Yuguchi, Takashi*; Sasao, Eiji; Hibara, Ryoko*; Murakami, Hiroaki; Ozaki, Yusuke
no journal, ,
Understanding of matrix diffusion is important for geological disposal of high-level radioactive waste in terms of retardation of mass transport in deep underground. Matrix diffusion has been evaluated by effective diffusion coefficient and porosity for bulk rock, but contribution of each constituent mineral of rock to matrix diffusion was not evaluated. In the Toki granite, central Japan, micropores are found in constituent mineral of granite such as plagioclase, potassium feldspar and biotite.
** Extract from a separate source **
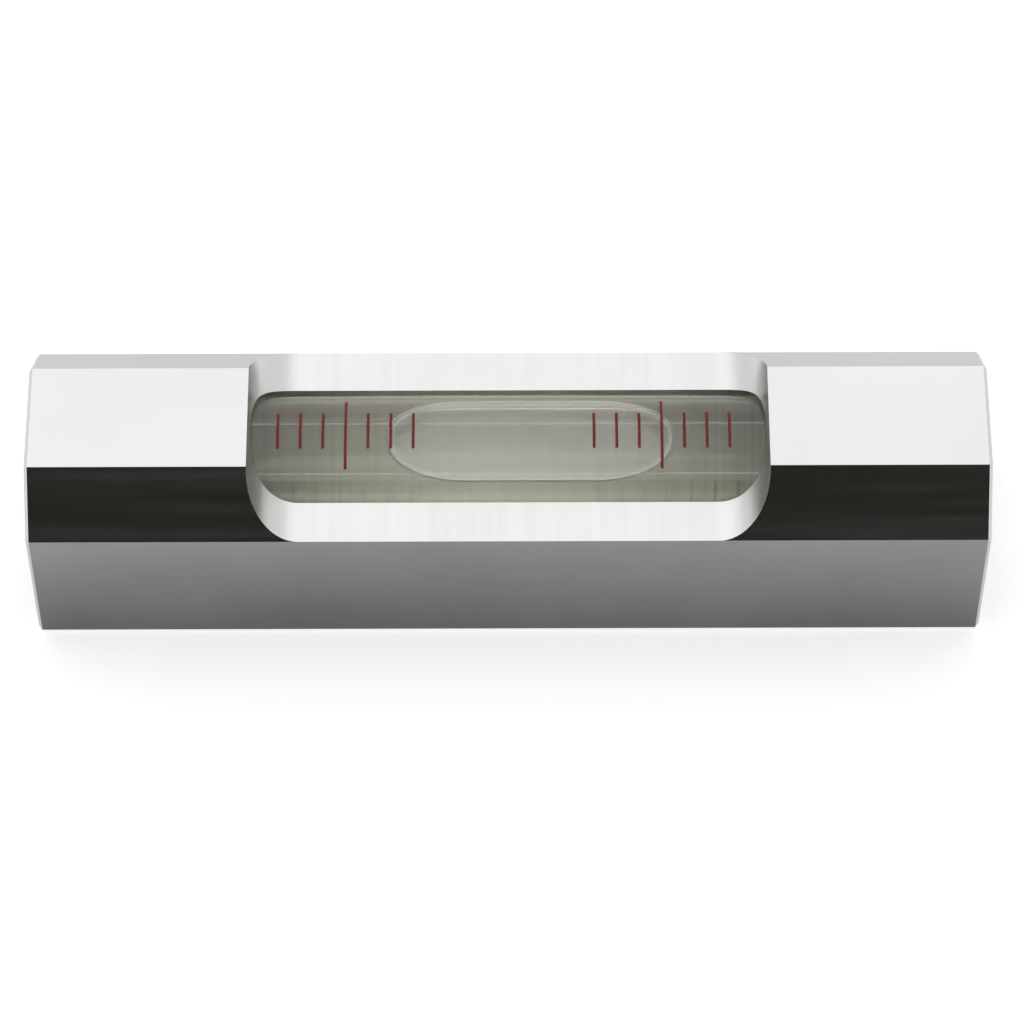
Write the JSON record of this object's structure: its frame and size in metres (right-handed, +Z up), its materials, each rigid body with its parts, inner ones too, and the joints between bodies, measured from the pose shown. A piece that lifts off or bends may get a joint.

This study examined contribution of micropores in constituent minerals of granite to matrix diffusion and utilized effective diffusion coefficients obtained by through-diffusion experiment, porosity, petrological mode, fracture frequency, extent of hydrothermal alteration in the minerals, and volume of the micropores in the minerals. As a result of study, the following results were obtained; micropores in minerals act as "storage pore" which contributes retardation of nuclide, retardation could be caused by sorption onto minerals around micropores, and retardation could be expected even in fractured rocks, where advection is dominant. These results imply that evaluation of extent of hydrothermal alteration in the minerals is effective as an indicator of matrix diffusion.